Arts-Based Learning

Valuing Thinking in the Arts

The arts are often placed within a context of supporting other subjects and imbued with myths about how children’s artistry is developed. Ellen Winner outlines some research based approaches to thinking about arts education and assessment.

Project Zero was given its name in 1967 by its founder, philosopher Nelson Goodman, who quipped that there was little, if any, systematic knowledge about thinking in the arts – hence the name Zero. In this essay, I tell the story of arts research at Project Zero from the early 1970s until today, focusing on four strands of research: developmental studies of children’s artistry; our move into arts education and assessment with Arts PROPEL; then a move into wider analyses of others’ research, which led to the debunking of popular claims about the outcomes of arts education; and most recently our ethnographic study of the habits of mind that are actually taught (and we hope learned) in visual arts education, culminating in our Studio Thinking framework of visual arts education. We now have a considerable body of knowledge about thinking in the arts and a secure foundation from which to move forward to new initiatives.

Photo by Diane Jaquith. Reprinted by permission of Diane Jaquith.

Developmental Trajectories in the Arts

While most developmental psychologists (influenced by Piaget) have focused on the development of logical and scientific thinking, at Project Zero we have focused on the development of artistic thinking. We have studied the beginnings of metaphor, drawing, music, and pretend play (a precursor to metaphor and to acting). One of the most intriguing findings to come out of this research was that of the ‘U-shaped curve’ in artistic development.1 Most capacities studied by developmental psychologists simply get bigger and better with age. But occasionally, one sees a decline or disappearance after the early years of childhood, followed by a reappearance (in some or all individuals) later on. 
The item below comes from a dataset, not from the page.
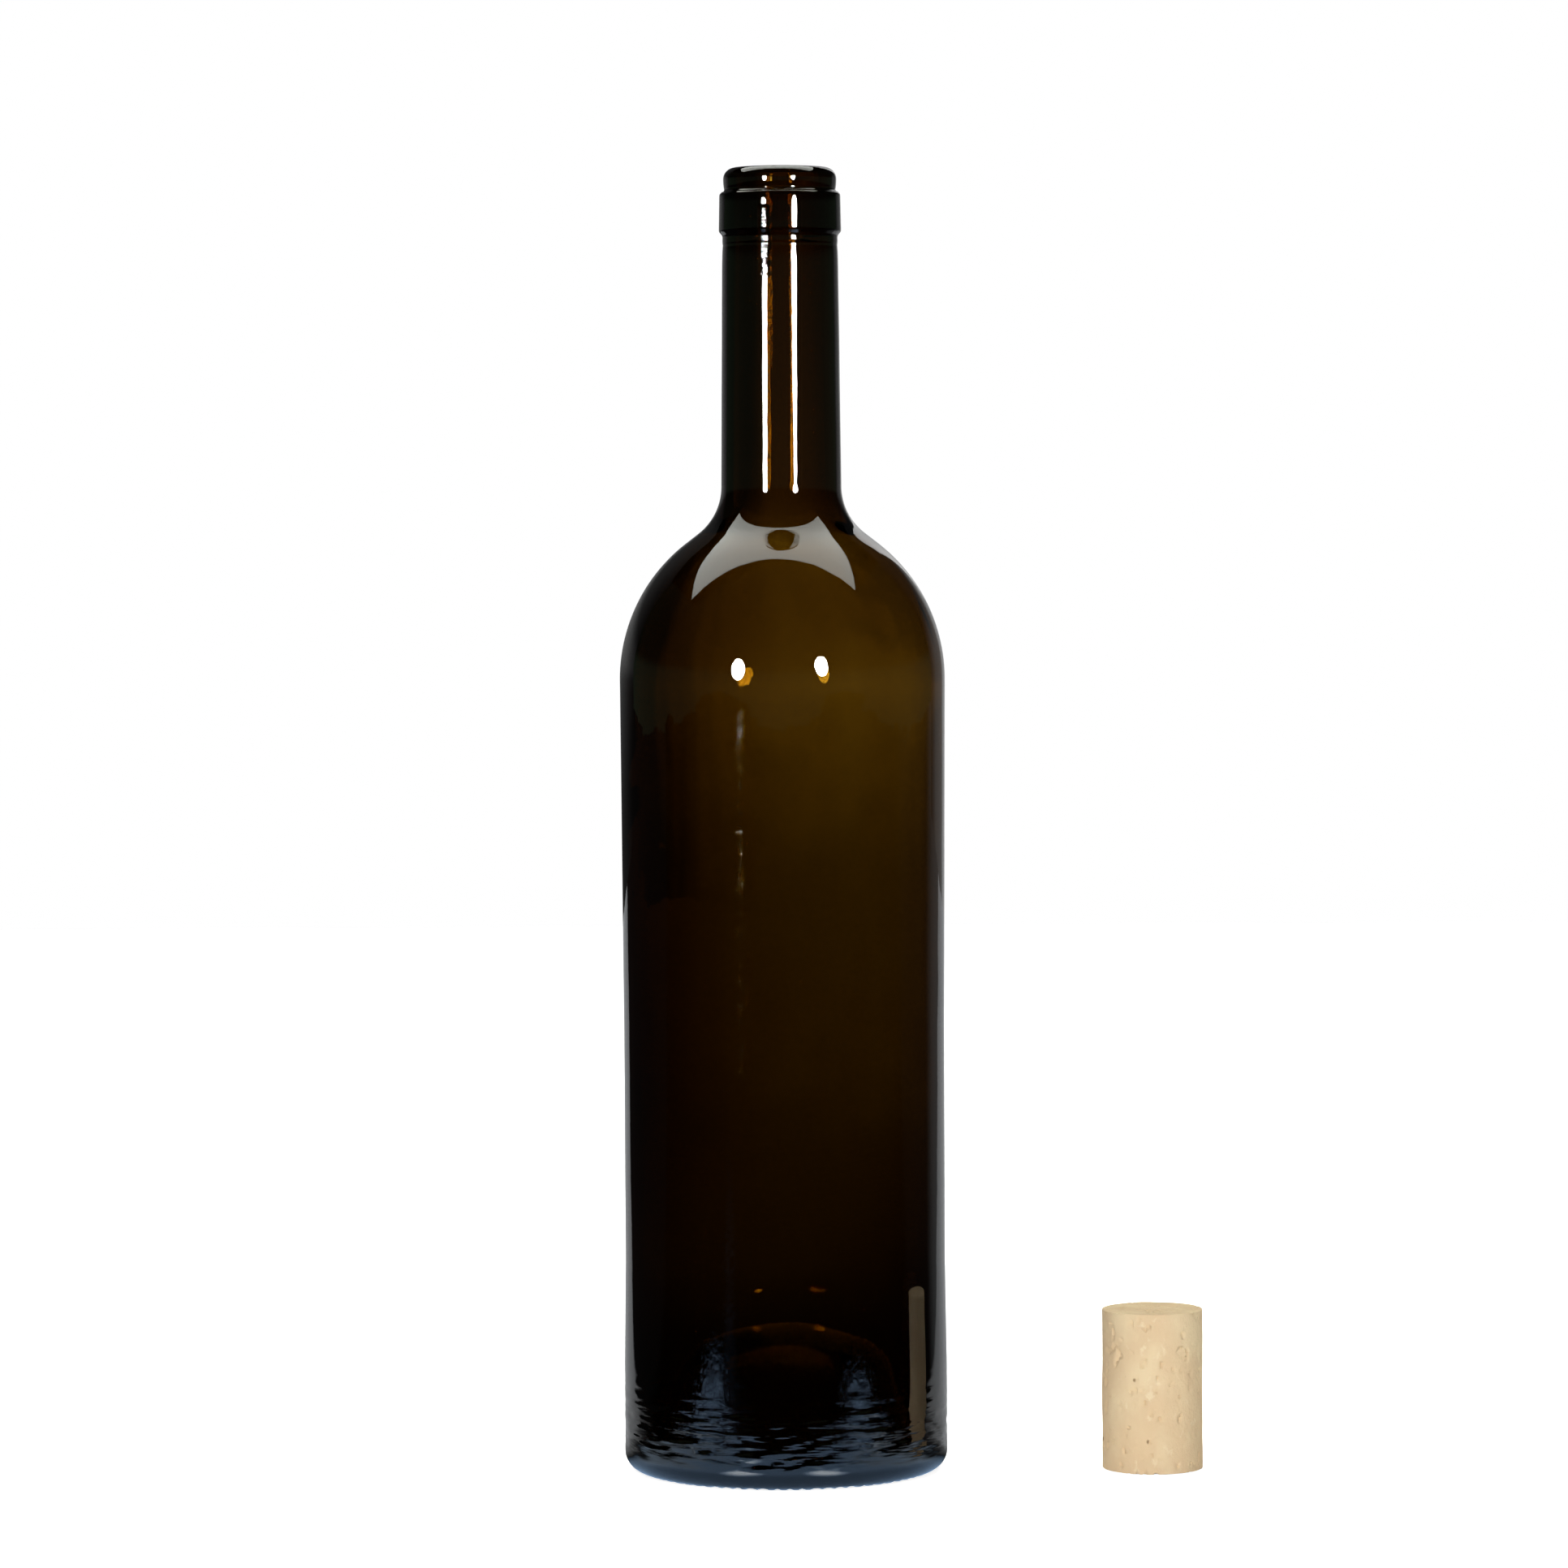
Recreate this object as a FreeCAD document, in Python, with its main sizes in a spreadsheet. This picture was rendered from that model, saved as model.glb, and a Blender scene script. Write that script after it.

A ‘U’ had already been demonstrated by child language researchers who noted that, for example, children who utter an incorrect form of an irregular verb in the past tense (I goed) had actually been using the correct form (I went) a few months earlier.2 Ultimately, of course, they revert to the correct irregular form. This sequence demonstrates rule learning: at first young children have memorised a small set of irregular verbs and thus utter them correctly. Later they master the ‘add an –ed’ rule and overgeneralise this to irregular verbs – and thus ‘I goed’ actually represents a cognitive advance, even though it seems on the surface like a regression. When transitioning from goed to went, children have retained the –ed rule but now know when to apply it and when not. 

We documented a U-curve in the arts, also explainable by the acquisition of the rules of the domain. Children’s drawings at age 3–5 are wonderfully inventive and aesthetic, often reminding us of 20th-century paintings by artists such as Paul Klee or Joan Miro. At an early age, children do not care if they paint the sun green and the sky purple, and that is what so charms us (or at least those of us familiar with 20th-century Western art). 

During the elementary school years, children enter what we dubbed the ‘literal’ stage. Children around 8, 9 or 10 become preoccupied with learning the rules of the drawing domain. They strive for realism and as a result, their drawings look conventional and far less interesting to us. Later, especially for those who go on to become artists, adolescents are willing to break these rules that they have established, drawing in a non-realistic, surrealistic or abstract style.